09/12/2022 | Press release | Distributed by Public on 09/12/2022 06:12

How Rising Rates of Burnout Risk Are Impacting Different Industries in 2022

Between a global pandemic and challenging economic times, employees around the world have been under an increasing amount of stress over the past few years. According to the 2021 Work and Wellbeing Survey from the American Psychological Association, 3 in 5 employees reported negative impacts of work-related stress, including lack of interest, motivation, or energy (26%), emotional exhaustion (32%), and high levels of physical fatigue (44%).

The findings from our latest report, "Addressing Burnout Risk in 2022," tell a similar story. Of the 10 industries in our analysis, seven either maintained or saw increased levels of higher burnout risk year on year.

Our analysis of burnout risk is based on de-identified employee survey data from 1.5 million employees across more than 600 companies around the world.

Higher Levels of Burnout Risk Among Front-Line Workers

A prominent theme that emerged from our analysis of burnout risk is rapidly declining energy levels of employees within a number of sectors, including healthcare, transportation, consumer goods, and manufacturing-many of which have a higher proportion of front-line employees.

The transportation sector saw a significant increase in burnout risk, with 60% of transportation companies falling into the higher risk category in 2022, compared to 44% in 2021. This was the steepest increase of all industries in the current analysis.

This highlights the need for organizations to not only provide support for the mental and physical health of employees but also introduce a greater degree of flexibility and autonomy, where feasible, so that employees can more effectively manage their workload and establish a healthier work-life balance.

Lower Levels of Burnout Risk Among U.S. Organizations

Some countries performed better than others between 2021 and 2022, with organizations headquartered in Australia and Germany seeing a drop in the proportion of organizations with a higher level of burnout risk by 19% and 15% respectively, year over year.

U.S.-headquartered companies have one of the lowest proportions of organizations in the higher risk category, holding steady at 17% year on year.
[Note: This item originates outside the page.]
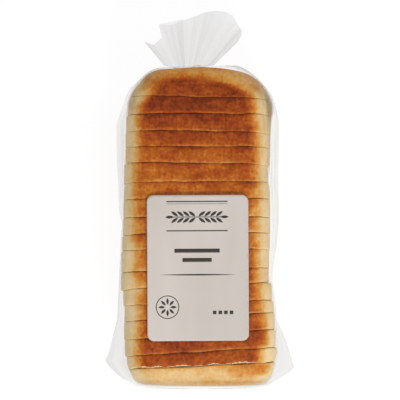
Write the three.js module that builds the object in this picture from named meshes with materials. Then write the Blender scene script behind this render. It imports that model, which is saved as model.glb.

This compares to those in the UK, which have the highest proportion of companies with elevated levels of burnout risk, at 41%.

Of the 10 industries in our analysis, seven either maintained or saw increased levels of burnout risk year on year.

Apart from the fact American employees tend to respond more optimistically than others (based on previous survey results), U.S. organizations are also often some of the largest, meaning larger budgets to support health and wellbeing initiatives that address burnout risk. Meanwhile, many UK organizations have faced people and materials shortages over the past year, culminating in strikes and pay disputes across a number of different industries.

Regions that ranked well in all three components of burnout risk include the U.S., Denmark, and Canada. Norway also ranks well for energy levels and connectedness but underperformed on fulfillment compared to the top three.

What Can Organizations Do to Address Burnout Risk?

The immediate stressors of the global pandemic may have eased in many parts of the world, but organizations still need to address the knock-on effects to employee health and wellbeing, which may be impacted further by challenging economic times in the future.

Studies have shown that initiatives aimed at individuals are less effective than those that tackle issues at the organizational level, including toxic behavior, unreasonable workloads, and a lack of autonomy-some of the same elements included in our burnout risk methodology.

Our latest report, "Addressing Burnout Risk in 2022," not only reveals the latest insights on burnout risk in different industries and regions, it also provides a clear methodology to understand the various aspects of burnout risk, and what organizations can do to address them.